Your objective —
Take the listing and print it in full, exactly as given.

--------------------

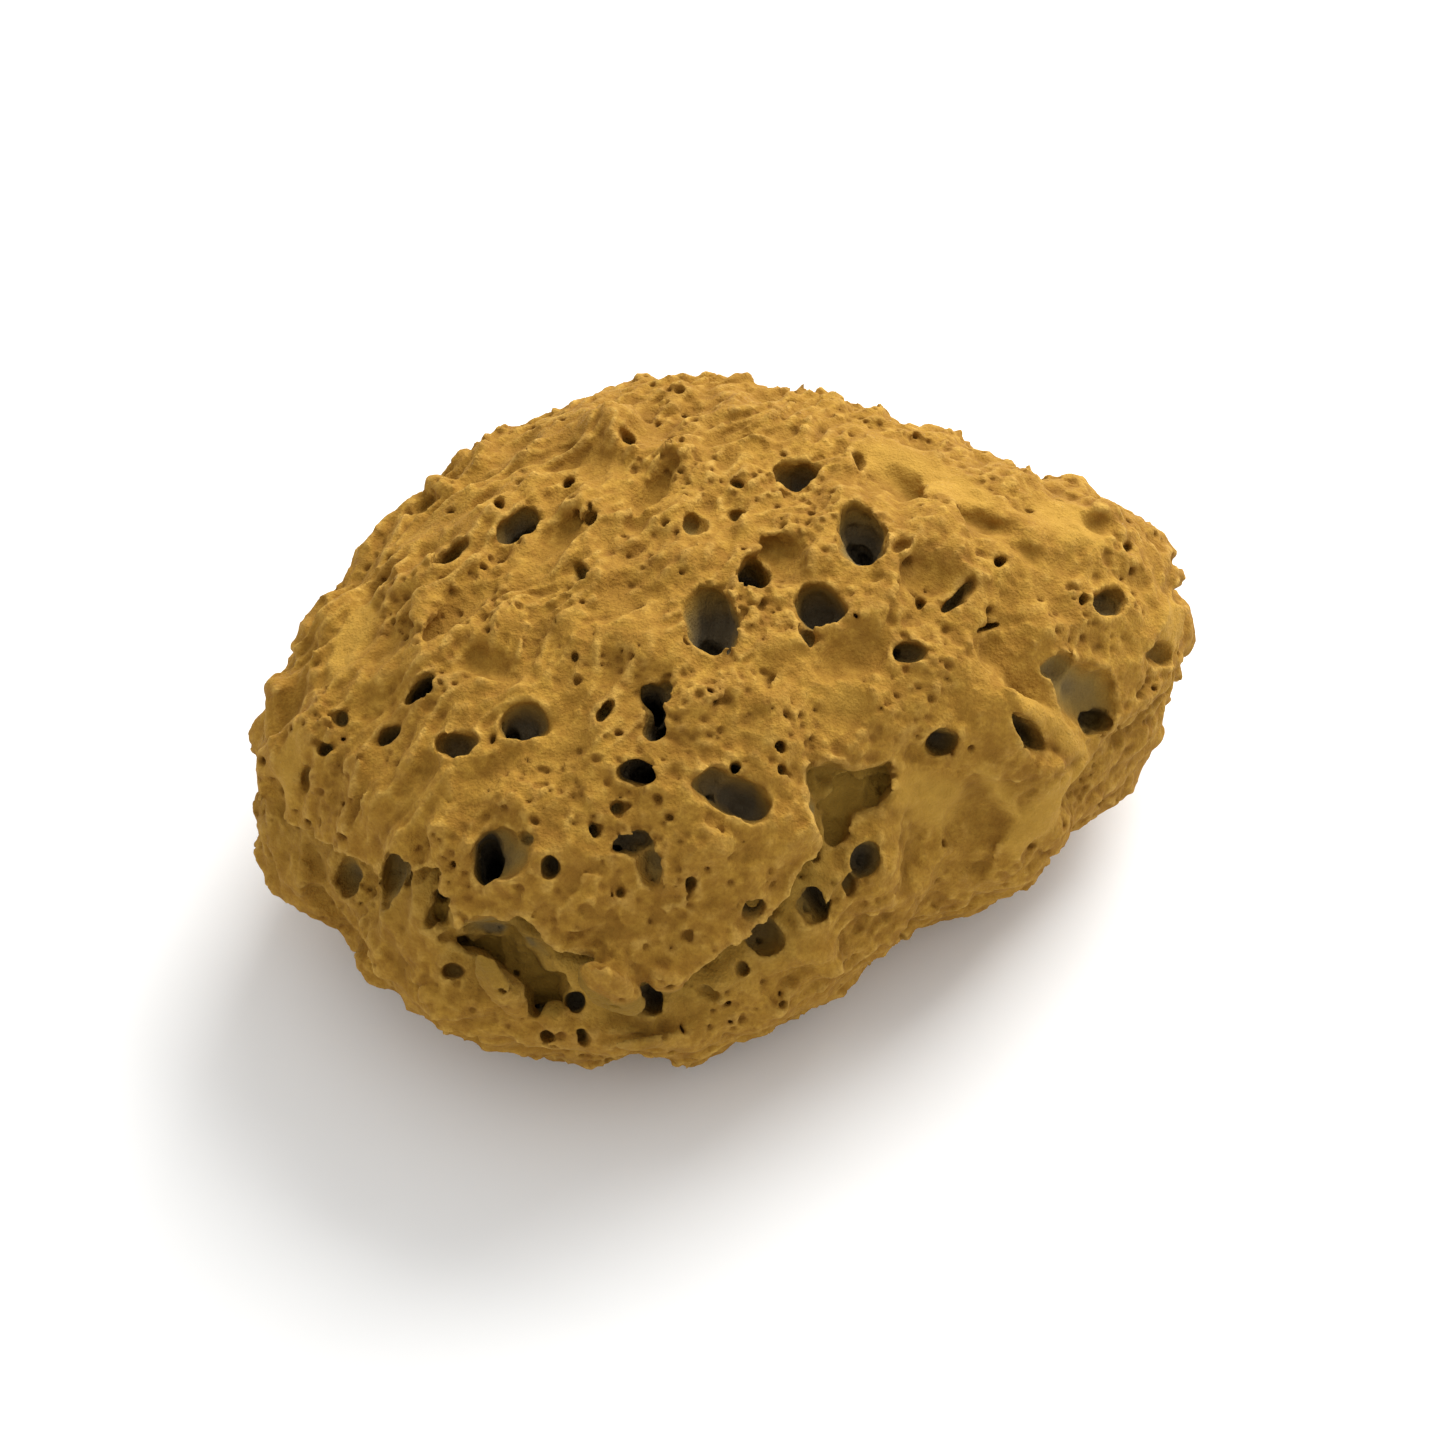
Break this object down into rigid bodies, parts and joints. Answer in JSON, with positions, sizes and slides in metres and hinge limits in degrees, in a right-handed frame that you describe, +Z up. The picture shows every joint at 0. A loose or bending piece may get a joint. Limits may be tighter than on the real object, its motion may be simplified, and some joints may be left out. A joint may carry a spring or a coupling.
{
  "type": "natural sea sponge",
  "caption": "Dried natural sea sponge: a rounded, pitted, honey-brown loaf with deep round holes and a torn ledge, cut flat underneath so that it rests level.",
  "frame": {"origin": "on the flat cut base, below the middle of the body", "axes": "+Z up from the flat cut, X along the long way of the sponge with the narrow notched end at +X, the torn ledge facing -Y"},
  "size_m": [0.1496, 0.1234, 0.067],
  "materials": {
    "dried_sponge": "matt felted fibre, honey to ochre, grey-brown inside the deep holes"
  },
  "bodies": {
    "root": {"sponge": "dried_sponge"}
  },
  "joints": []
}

--------------------

Answer to the problem —
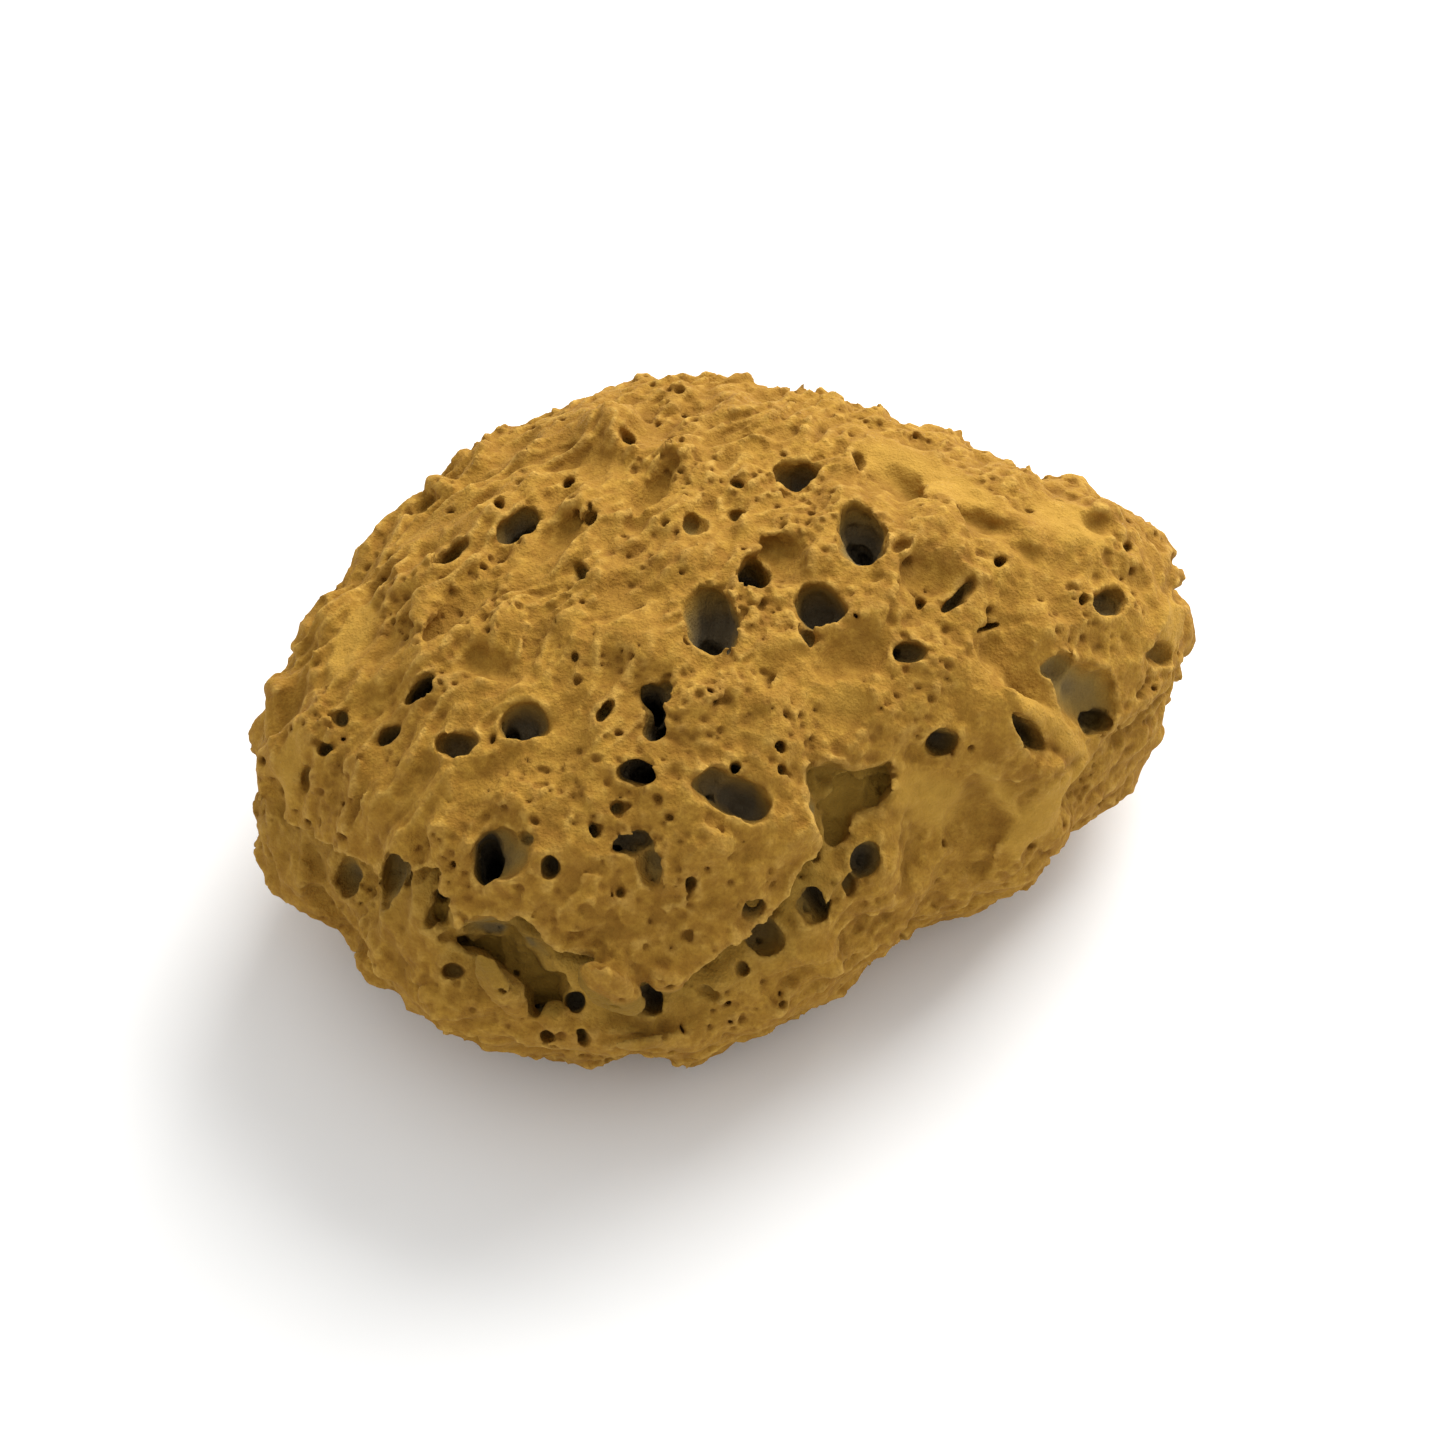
Break this object down into rigid bodies, parts and joints. Answer in JSON, with positions, sizes and slides in metres and hinge limits in degrees, in a right-handed frame that you describe, +Z up. The picture shows every joint at 0. A loose or bending piece may get a joint. Limits may be tighter than on the real object, its motion may be simplified, and some joints may be left out. A joint may carry a spring or a coupling.
{
  "type": "natural sea sponge",
  "caption": "Dried natural sea sponge: a rounded, pitted, honey-brown loaf with deep round holes and a torn ledge, cut flat underneath so that it rests level.",
  "frame": {"origin": "on the flat cut base, below the middle of the body", "axes": "+Z up from the flat cut, X along the long way of the sponge with the narrow notched end at +X, the torn ledge facing -Y"},
  "size_m": [0.1496, 0.1234, 0.067],
  "materials": {
    "dried_sponge": "matt felted fibre, honey to ochre, grey-brown inside the deep holes"
  },
  "bodies": {
    "root": {"sponge": "dried_sponge"}
  },
  "joints": []
}